The Atlanta newspaper now wants to set the record straight. This week, it formally complained about the portrayal of Scruggs and her role in reporting about Jewell in a letter to Eastwood, screenwriter Billy Ray and Warner Bros., the movie's distributor.
"The AJC's reporter is reduced to a sex-trading object in the film," attorneys for the newspaper and its parent company, Cox Enterprises, wrote.
"Such a portrayal makes it appear that the AJC sexually exploited its staff and/or that it facilitated or condoned offering sexual gratification to sources in exchange for stories. That is entirely false and malicious, and it is extremely defamatory and damaging."
The letter demanded the film's creators publicly acknowledge that "some events were imagined for dramatic purposes and (that) artistic license and dramatization were used in the film's portrayal of events and characters." It also demanded that "a prominent disclaimer" noting as much be added to the film, which opens today.
In effect, the newspaper's complaint essentially accuses Eastwood and Ray of the same kind distortion and character assassination that the movie suggests the news media engaged in in reporting about Jewell in 1996.
Jewell was a security guard who discovered a backpack containing three pipe bombs during a concert at Centennial Olympic Park during the Games. He alerted authorities and helped partially clear the area before the bombs exploded, killing one and injuring more than 100 people.
News reports initially hailed Jewell as a hero, but within three days Scruggs and a colleague, Ron Martz, flipped the story on its head. They reported that the FBI suspected Jewell of planting the bombs.
The story set off a media frenzy that is captured largely accurately in Eastwood's film. The hysteria shredded Jewell's reputation and turned Jewell (played by Paul Walter Hauser) and his mother, Bobi (Kathy Bates), into virtual prisoners inside their small Atlanta apartment.
With the help of a local attorney (Sam Rockwell), the Jewells fought back. The FBI eventually concluded that it had insufficient evidence and cleared him after 88 days. Another man, Eric Robert Rudolph, was arrested and convicted in 2003 of the Olympic attack and two subsequent bombings; he is serving multiple life sentences.

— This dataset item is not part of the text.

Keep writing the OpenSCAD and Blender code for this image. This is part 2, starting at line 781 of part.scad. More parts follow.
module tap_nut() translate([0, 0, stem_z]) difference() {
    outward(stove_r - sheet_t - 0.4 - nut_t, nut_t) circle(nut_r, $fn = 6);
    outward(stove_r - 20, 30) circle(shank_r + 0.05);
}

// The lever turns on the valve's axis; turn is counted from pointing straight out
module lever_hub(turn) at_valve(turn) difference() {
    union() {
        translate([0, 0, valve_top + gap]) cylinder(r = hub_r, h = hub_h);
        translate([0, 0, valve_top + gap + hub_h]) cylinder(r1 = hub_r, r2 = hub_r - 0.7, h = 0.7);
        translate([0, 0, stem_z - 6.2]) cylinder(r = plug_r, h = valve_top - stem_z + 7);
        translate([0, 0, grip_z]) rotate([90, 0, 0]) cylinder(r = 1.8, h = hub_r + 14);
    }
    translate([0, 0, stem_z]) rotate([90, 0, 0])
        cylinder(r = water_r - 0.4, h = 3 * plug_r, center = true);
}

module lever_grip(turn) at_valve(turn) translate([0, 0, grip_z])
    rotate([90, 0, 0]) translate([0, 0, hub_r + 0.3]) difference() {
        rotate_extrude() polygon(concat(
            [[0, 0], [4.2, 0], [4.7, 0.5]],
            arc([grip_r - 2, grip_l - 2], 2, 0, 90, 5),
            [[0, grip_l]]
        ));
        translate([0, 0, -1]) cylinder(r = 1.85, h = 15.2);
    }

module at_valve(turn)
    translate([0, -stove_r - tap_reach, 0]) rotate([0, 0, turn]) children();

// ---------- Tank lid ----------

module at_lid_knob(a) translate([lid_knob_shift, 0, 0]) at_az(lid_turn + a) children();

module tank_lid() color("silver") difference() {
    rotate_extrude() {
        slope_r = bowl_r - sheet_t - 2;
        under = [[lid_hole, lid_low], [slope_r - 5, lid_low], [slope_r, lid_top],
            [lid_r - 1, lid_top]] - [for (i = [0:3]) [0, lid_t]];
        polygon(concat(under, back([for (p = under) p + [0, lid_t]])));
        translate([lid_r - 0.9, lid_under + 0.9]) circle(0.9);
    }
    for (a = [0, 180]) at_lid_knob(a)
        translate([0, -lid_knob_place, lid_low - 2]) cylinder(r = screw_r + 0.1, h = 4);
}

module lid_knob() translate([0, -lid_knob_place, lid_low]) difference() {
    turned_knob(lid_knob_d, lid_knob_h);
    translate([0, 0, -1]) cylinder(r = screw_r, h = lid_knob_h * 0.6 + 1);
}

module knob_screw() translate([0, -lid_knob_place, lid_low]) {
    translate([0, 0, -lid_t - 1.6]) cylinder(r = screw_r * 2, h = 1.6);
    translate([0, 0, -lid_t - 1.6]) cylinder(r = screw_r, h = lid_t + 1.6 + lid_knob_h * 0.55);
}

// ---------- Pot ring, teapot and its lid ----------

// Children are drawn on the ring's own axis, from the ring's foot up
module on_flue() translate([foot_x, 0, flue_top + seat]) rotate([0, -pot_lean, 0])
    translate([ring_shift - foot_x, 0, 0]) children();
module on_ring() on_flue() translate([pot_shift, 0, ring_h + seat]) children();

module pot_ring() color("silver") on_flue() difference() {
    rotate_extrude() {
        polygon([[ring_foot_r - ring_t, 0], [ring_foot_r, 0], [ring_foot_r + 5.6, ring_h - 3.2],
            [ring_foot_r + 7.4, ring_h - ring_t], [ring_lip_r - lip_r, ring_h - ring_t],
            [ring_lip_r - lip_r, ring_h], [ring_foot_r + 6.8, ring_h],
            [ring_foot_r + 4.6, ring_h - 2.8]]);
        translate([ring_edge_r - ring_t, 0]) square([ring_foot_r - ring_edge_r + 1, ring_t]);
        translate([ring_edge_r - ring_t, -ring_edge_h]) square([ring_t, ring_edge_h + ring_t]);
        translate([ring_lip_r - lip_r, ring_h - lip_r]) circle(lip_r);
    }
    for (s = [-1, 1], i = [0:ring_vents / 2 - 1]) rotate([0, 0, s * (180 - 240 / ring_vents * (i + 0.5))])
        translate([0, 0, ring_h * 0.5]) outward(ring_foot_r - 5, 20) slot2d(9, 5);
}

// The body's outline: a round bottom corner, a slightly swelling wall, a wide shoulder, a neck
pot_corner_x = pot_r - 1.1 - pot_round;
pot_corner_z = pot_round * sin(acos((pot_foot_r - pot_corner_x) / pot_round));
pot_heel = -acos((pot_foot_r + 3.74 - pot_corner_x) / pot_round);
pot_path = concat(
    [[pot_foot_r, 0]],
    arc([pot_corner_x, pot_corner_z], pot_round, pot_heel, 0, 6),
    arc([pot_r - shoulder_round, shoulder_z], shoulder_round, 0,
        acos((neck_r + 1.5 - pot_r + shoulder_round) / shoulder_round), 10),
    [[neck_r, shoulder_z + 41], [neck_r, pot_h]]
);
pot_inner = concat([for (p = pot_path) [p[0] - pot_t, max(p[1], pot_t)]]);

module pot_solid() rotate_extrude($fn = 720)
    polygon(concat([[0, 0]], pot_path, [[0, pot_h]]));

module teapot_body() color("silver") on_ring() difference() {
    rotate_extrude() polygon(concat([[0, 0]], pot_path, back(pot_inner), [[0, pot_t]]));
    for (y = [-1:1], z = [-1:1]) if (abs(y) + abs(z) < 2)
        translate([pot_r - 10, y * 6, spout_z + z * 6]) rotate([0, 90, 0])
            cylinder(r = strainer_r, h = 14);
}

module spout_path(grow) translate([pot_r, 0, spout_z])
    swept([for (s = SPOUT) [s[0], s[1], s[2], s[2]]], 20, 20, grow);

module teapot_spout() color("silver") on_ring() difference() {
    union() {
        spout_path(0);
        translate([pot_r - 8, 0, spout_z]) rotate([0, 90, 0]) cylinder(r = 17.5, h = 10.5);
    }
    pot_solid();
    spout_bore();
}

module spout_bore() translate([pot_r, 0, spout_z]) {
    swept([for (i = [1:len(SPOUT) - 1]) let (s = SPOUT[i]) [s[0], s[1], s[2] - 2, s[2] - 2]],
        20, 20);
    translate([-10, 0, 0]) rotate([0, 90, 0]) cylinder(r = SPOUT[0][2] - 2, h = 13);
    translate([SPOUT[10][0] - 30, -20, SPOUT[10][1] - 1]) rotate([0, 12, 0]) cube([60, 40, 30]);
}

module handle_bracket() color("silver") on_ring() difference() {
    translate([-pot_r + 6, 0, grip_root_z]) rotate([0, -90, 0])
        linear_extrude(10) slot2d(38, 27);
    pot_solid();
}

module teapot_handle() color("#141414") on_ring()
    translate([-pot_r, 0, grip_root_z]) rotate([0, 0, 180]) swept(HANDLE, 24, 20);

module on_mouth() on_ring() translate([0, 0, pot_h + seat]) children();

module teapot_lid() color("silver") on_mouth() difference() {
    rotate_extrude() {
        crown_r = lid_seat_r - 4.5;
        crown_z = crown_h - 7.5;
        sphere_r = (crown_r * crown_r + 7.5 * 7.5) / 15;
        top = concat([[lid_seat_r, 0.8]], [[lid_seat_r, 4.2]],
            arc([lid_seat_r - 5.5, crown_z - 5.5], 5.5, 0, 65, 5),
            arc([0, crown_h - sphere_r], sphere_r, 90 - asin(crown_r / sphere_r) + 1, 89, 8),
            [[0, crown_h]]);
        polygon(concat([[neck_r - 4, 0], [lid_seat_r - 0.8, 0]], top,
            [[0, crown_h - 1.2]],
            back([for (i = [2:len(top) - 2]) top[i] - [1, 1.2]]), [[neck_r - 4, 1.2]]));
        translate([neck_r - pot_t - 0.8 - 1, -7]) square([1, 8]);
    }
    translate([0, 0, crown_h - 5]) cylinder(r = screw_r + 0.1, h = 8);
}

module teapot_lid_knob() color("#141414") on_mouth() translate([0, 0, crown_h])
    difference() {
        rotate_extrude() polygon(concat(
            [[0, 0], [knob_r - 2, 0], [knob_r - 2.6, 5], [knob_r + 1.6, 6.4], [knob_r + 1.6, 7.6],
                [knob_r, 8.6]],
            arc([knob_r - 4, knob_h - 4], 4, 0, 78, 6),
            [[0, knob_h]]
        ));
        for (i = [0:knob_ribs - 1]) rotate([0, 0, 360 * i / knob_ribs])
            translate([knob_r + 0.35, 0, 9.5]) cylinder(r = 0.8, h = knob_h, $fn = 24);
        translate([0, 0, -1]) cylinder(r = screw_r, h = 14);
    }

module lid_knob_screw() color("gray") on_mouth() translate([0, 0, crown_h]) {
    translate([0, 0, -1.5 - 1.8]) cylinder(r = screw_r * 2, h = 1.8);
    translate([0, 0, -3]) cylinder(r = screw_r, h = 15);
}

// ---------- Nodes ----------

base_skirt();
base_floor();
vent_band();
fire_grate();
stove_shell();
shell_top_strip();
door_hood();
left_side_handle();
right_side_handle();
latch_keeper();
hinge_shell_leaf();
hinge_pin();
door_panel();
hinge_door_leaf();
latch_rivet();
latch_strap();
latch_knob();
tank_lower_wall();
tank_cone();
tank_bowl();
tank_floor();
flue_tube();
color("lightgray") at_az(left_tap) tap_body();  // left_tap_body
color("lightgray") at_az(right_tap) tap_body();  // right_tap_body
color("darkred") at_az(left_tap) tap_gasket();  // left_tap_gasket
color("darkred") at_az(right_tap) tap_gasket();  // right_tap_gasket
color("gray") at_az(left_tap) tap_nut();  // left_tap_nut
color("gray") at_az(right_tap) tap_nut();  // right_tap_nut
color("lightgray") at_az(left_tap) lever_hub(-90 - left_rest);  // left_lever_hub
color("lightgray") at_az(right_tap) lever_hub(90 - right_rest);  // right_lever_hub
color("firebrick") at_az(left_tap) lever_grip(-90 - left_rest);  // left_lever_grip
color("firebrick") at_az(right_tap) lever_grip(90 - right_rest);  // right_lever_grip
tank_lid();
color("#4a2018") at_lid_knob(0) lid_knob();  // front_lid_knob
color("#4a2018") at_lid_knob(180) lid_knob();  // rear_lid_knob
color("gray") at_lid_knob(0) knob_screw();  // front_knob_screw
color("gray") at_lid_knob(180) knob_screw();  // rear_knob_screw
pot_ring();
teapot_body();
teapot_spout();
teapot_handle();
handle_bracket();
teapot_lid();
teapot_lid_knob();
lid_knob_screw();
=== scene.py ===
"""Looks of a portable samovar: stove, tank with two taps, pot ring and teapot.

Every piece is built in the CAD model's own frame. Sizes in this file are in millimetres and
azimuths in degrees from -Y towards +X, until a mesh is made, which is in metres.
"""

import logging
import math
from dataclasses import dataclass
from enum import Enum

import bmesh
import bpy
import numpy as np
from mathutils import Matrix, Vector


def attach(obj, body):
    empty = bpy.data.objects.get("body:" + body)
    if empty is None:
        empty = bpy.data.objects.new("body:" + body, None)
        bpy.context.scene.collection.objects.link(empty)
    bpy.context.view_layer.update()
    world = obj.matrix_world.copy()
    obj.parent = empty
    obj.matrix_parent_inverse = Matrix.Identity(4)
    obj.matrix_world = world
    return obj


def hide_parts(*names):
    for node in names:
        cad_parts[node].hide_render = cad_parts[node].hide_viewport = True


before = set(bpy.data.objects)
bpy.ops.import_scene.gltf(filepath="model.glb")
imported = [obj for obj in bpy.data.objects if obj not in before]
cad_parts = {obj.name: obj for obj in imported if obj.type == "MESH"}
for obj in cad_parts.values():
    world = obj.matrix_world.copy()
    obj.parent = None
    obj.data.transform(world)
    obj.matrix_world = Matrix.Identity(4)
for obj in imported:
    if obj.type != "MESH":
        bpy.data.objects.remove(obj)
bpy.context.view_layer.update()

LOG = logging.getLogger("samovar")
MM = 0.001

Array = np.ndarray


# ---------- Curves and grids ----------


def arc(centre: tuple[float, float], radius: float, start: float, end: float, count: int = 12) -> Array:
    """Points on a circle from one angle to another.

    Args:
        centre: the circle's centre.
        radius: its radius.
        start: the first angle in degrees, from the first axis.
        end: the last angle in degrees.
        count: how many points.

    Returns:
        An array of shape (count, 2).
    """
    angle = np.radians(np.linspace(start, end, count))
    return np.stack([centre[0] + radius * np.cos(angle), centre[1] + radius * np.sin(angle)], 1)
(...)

In response to the AJC's letter on Monday, Warner Bros. stood firm. "It is unfortunate and the ultimate irony that the Atlanta Journal Constitution, having been a part of the rush to judgment of Richard Jewell, is now trying to malign our filmmakers and cast," it said in a letter obtained by Variety.
The studio dismissed the newspaper's claims as "baseless" and said the film "is based on a wide range of highly credible source material."
In fact, while many of the movie's details comport with actual events, the scenario involving Scruggs appears to have been invented. Neither of the two sources listed in the movie's credits - Marie Brenner's 1997 Vanity Fair article on Jewell and The Suspect, a book about the case published earlier this year - make any mention of Scruggs having any romantic connection to Donald Johnson, the FBI agent believed to be the source of her Jewell story.
Neither Scruggs nor Johnson are able to defend themselves. Scruggs died in 2001 at the age of 42; Johnson died in 2003 at 57.
The Suspect, a meticulously reported account co-written by former U.S. attorney Kent Alexander and journalist Kevin Salwen, describes Scruggs as a talented and driven journalist and a troubled individual; according to their account, her early death was a result of a drug overdose and apparently was a suicide.
They write that Scruggs came by the biggest story of her career as a result of determined effort and extensive sourcing in Atlanta's law-enforcement community. What's more, Scruggs never revealed who tipped her about Jewell, despite the threat of jail time in a subsequent legal action against the newspaper.
Journalists have debated for years whether the AJC's disclosure of Jewell's name was ethical and appropriate, given that he hadn't been formally charged with any crime or arrested. But there has been no dispute about the accuracy of the Scruggs-Martz story; at the time of its publication, the FBI had begun to focus on him as its leading suspect and had compiled an extensive cache of circumstantial evidence against him, according to Salwen and Alexander, the US attorney in northern Georgia at the time of the bombing.
Jewell, who died in 2007 at the age of 44, subsequently filed defamation claims against the AJC, NBC, CNN and the New York Post. NBC settled the case without admitting culpability, paying Jewell US$595,000 ($900,000). CNN also maintained that it acted properly, but paid Jewell and his mother US$350,000. The New York Post settled for an undisclosed sum, according to Alexander and Salwen.
The AJC never settled. It stuck by its reporting and its reporter and fought Jewell's lawsuit all the way to the Georgia Supreme Court. In 2011, the court upheld an appeals court ruling concluding that the articles "were substantially true at the time they were published," thus negating any defamation claim.